Jens Peter Koerver

Edition „slow food“, Künstlerhaus München/Pinakothek der Moderne, München

Die beiden Blätter des Malers und Lithographen Reinhold Budde zeigen vertikal verlaufende, ungefähr fingerbreite Streifen, die wie leichte Eintiefungen oder sich vorwölbende Stränge wirken. Diese zart vibrierenden, die Wahrnehmung durch ihre visuelle Instabilität irritierenden Reliefs entstehen durch minimale, aus der Nahsicht unsichtbar werdende Modulationen von Hell nach Dunkel; der Eindruck des Plastischen resultiert aus einer geringeren oder größeren Dichte winziger, in einem Bleistiftgrau gedruckter dunkler Punkte, einer Struktur, die so allein in der Lithographie zu erzielen ist.

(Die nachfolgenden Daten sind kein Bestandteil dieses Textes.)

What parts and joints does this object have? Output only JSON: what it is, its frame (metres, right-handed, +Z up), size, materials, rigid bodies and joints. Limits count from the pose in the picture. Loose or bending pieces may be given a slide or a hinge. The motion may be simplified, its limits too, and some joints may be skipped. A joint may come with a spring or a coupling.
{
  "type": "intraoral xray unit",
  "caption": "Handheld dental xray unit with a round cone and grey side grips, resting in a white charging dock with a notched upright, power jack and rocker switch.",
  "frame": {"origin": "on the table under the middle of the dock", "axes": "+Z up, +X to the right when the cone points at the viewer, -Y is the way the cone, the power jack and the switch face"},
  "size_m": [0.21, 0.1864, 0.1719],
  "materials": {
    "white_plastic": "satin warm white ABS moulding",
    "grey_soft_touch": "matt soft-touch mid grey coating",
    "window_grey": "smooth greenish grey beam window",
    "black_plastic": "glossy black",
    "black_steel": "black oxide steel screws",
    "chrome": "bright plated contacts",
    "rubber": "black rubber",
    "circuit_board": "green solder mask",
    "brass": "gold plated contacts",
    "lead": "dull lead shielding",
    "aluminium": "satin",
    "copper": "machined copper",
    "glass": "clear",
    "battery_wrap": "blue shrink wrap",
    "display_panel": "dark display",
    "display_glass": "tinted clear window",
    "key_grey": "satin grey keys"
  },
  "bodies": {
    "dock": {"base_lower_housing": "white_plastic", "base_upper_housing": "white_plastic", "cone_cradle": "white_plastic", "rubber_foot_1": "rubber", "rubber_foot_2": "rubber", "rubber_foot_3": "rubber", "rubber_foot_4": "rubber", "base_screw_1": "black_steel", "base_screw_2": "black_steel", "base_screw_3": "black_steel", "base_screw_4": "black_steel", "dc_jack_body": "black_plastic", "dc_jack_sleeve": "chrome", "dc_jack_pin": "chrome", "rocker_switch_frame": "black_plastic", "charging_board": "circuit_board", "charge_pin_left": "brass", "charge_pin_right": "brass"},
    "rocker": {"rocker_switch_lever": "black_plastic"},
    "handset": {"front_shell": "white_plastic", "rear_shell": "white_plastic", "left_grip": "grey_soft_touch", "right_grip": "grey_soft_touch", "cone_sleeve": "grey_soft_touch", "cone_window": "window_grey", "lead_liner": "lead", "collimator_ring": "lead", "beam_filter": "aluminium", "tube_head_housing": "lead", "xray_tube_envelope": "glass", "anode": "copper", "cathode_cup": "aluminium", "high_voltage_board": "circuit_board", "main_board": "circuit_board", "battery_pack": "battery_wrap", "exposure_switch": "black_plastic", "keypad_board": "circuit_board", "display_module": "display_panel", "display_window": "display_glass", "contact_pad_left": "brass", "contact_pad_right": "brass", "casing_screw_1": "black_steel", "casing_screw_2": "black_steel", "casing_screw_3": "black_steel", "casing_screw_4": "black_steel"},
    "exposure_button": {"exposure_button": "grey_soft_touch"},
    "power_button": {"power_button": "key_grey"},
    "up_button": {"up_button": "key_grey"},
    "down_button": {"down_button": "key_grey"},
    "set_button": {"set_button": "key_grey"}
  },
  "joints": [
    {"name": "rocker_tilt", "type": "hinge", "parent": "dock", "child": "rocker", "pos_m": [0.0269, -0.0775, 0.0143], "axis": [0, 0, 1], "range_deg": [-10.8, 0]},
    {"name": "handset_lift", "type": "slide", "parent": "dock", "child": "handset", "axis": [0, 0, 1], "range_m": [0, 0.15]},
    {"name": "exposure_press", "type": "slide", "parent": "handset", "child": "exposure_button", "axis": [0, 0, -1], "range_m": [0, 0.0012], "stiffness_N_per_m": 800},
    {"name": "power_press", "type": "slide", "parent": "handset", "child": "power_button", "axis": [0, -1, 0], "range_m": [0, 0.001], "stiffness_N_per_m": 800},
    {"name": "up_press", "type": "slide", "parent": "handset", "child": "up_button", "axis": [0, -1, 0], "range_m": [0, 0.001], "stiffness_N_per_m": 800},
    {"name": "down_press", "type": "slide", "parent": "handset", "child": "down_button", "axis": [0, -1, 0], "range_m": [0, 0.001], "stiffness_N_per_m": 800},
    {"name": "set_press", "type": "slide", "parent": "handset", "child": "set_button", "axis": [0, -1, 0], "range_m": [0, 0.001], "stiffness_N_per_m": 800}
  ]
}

Unwillkürlich verleitet das Nebeneinander der beiden Blätter zu einer vergleichenden Sehbewegung, sucht das Auge nach Differenzen im Ähnlichen und nimmt mit der Zeit die unterschiedlichen Artikulationen der vertikalen Verläufe wahr, die im einen Blatt schmaler und mit etwas mehr Druck, die im anderen breiter, zugleich luftiger, weniger voneinander abgegrenzt gearbeitet sind. Reinhold Budde zeichnete jede dieser Bahnen mit lithographischer Kreide frei und in einem Zug auf den Stein, was bei diesem Format größte Konzentration und Ruhe erfordert und die kleinen Schwankungen in Verlauf und Dichte der einzelnen Streifen erklärt. Dieser gerade noch erkennbare Duktus läßt zwei in sich bewegte, gleichsam atmende Bilder an der Grenze des Sichtbaren, am Rand des eben noch Unterscheidens entstehen.